Между тем виновник переполоха спокойно сидел в маленьком соседнем рентген-кабинете. Больных он уже посмотрел, но не спешил зажигать верхний свет. Через стол от него сидели его друзья, Николай, ординатор первого года, и Вероника, врач-дежурант отделения интенсивной терапии.
— Ты дурной, — говорила Вероника. — Ну, не удержался, высказал свой протест, так теперь нужно думать, как выйти из создавшегося положения.
— Да, да, — поддержал ее Николай. — Глупо из-за упрямства и самолюбия потерять место в такой клинике. Думаю, этот гад из райкома отлипнет от тебя, если ты скажешь, что осознал свою ошибку.

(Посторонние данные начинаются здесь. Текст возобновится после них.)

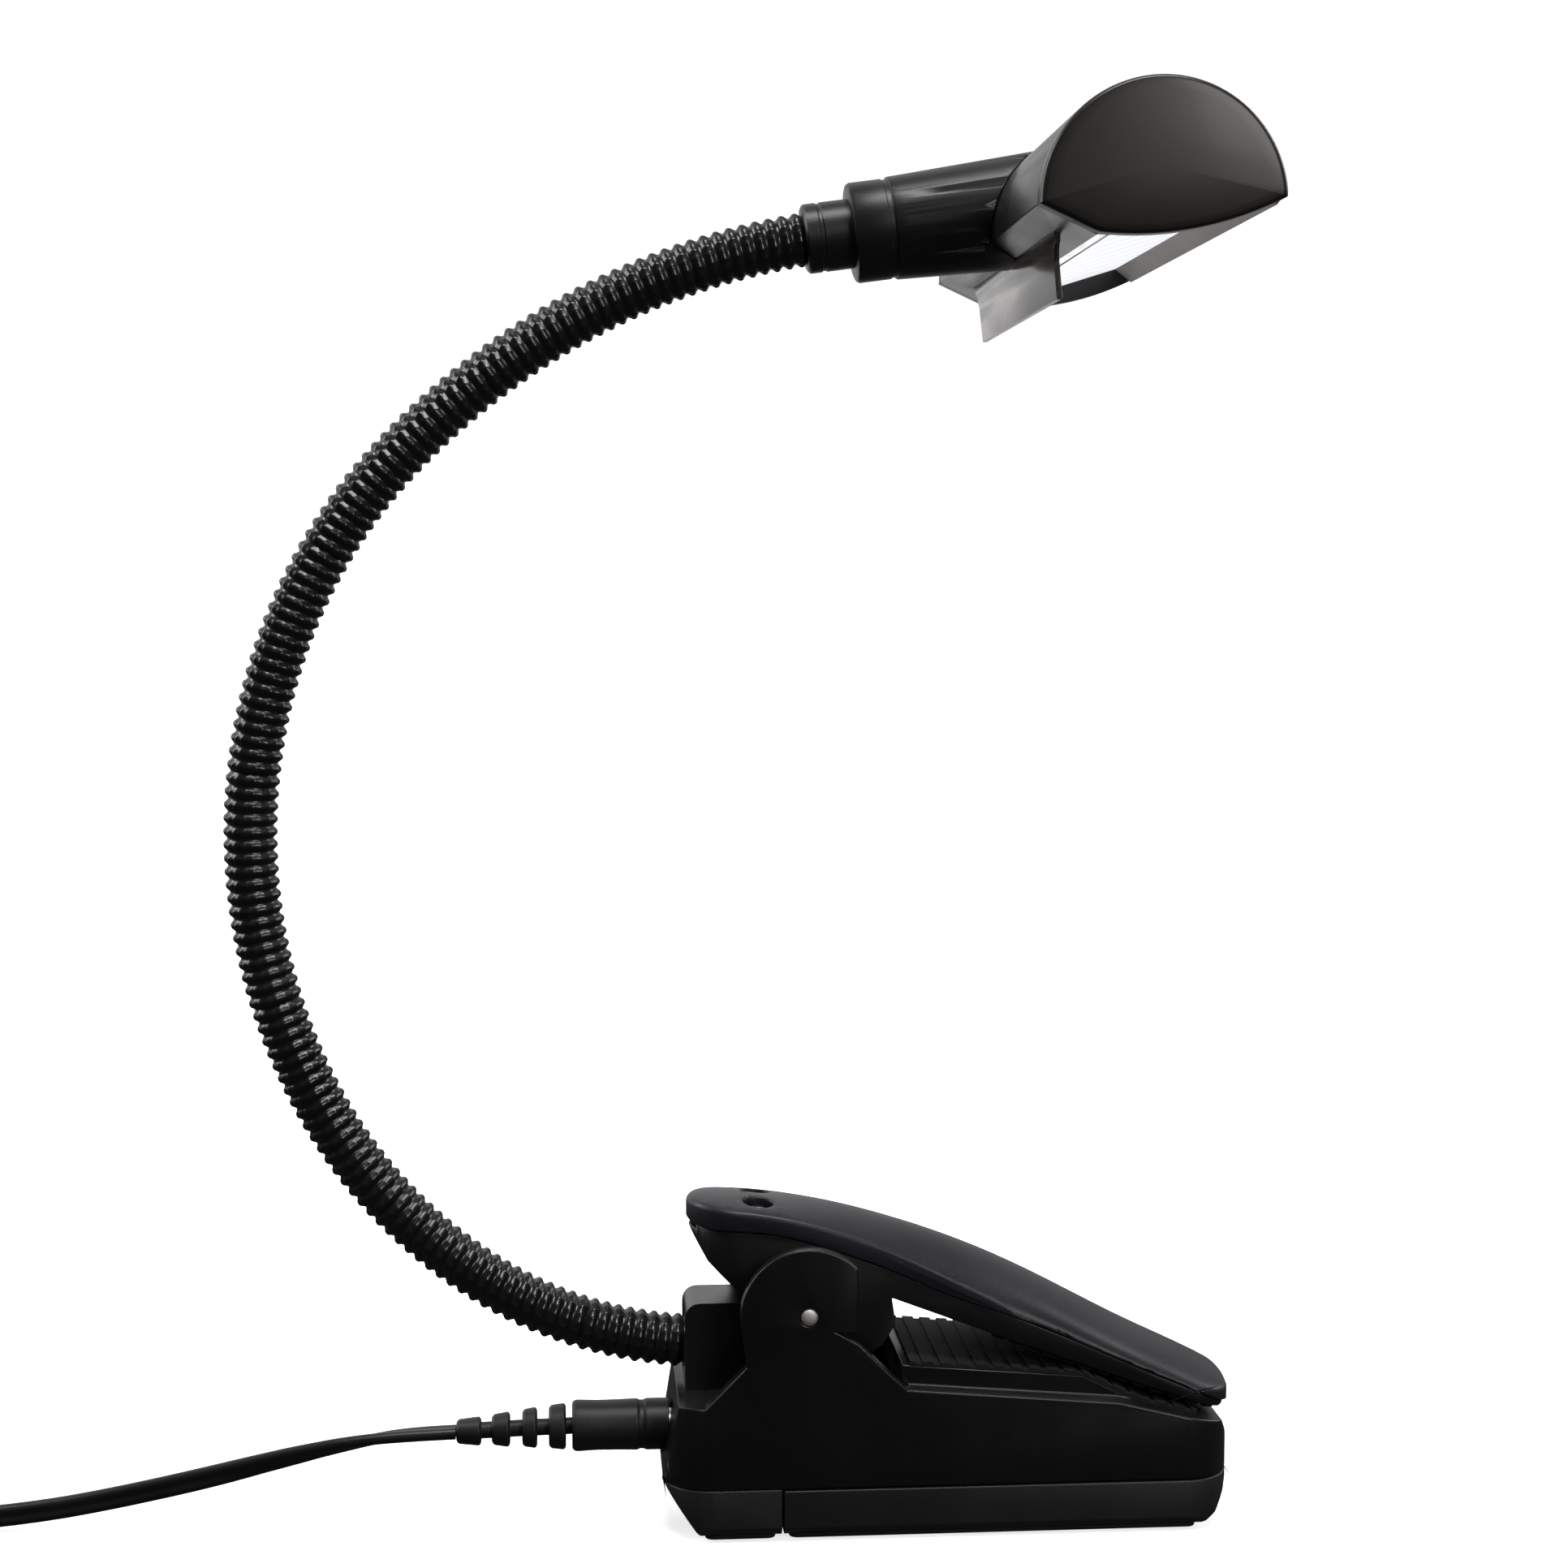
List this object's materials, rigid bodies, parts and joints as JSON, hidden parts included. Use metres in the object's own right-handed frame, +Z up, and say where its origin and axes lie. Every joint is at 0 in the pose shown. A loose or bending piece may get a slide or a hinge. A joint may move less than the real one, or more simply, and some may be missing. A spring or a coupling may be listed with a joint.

Валентин ответил не сразу:
— По-детски как-то выходит. Я ведь ничего такого не осознал. Тогда уж лучше было вообще промолчать.
— Это точно, — забормотал Николай. — Говорил же тебе, когда нас сзывали на митинг: не хочешь думать о себе, подумай хотя бы о жене и дочке!
…В то августовское утро 68-го, услышав по радио о нашем вторжении в Чехословакию, Валентин по дороге на работу перебирал в уме варианты своего возможного поведения. В том, что по поводу чехословацкой акции устроят митинг, он не сомневался. — Задавили-таки пражскую весну, — негодовал он. С полгода перед тем он — как и множество чающих перемен интеллигентов — с надеждой ловил вести о начавшихся у соседей реформах, о том, как звонкими, радостными голосами заговорили там словно проснувшиеся люди, об отмене цензуры, о выступлениях чешских писателей и реформаторов-коммунистов. — Нам бы все это! — с надеждой думал он. И вот теперь танки давят свободу в Чехословакии…
— Проголосовать в поддержку оккупации? Невозможно. Вообще не пойти на собрание? По правде сказать, поднять руку против — страшновато. У нас такое даром не проходит. Запросто могут с работы выгнать. Тогда смолчать? Чтобы потерять к себе всякое уважение? А дома сейчас и посоветоваться не с кем. Жена, Лида, вернется только через три недели, она повезла нашу пятилетнюю Танечку в Адлер, лечить на юге ее упорные бронхиты и простуды. Ну, Лида-то моя все поймет, у нас с ней разномыслий нет.
Так ничего и не решив, Валентин добрался до работы. В клинике все было спокойно. Никаких признаков, что готовится какое-то мероприятие. Вместе с Вероникой и Николаем в перерыв сбегали в буфет.
— Понимаю и разделяю твои переживания, но все-таки ты, братец Кролик, не петушись! — говорил Коля. — Ты ведь и перед семьей отвечаешь.
— Веди себя разумно, — сказала и Ника.
Съели по пирожку, выпили по стакану чая и пошли обратно в клинику. И тут…
Возле двери ординаторской толпился народ.
— Проходите и располагайтесь, товарищи, — любезно приглашала всех Марта Ефимовна. Приятели сели рядом недалеко от двери. За столом возле окна сидели Галина Адамовна, второй профессор, доценты Арсений Григорьевич и Исаак Матвеевич. Валентин Никитича в тот день в клинике не было. Собрание открыла Галина Адамовна.
— В 45-м году молодым военврачем мне довелось участвовать в освобождении Чехословакии, — начала она. — Не думала тогда, что придется опять помогать братскому народу отстоять завоевания социализма. Это вынужденная, но необходимая мера.
— Все ясно, — поддержал ее Арсений Григорьевич. — Все мы — за. Нет смысла голосовать.
— Почему же? — возразила Марта Ефимовна. Она, парторг, была за демократию. — Так кто — за?
Поднялось много рук, но голосовали как-то вяло и без энтузиазма. Ника достала зеркальце, помаду и не спеша красила губы. Почувствовав, что Коля пытается подтолкнуть вверх его руку, Валентин удержал ее на столешнице.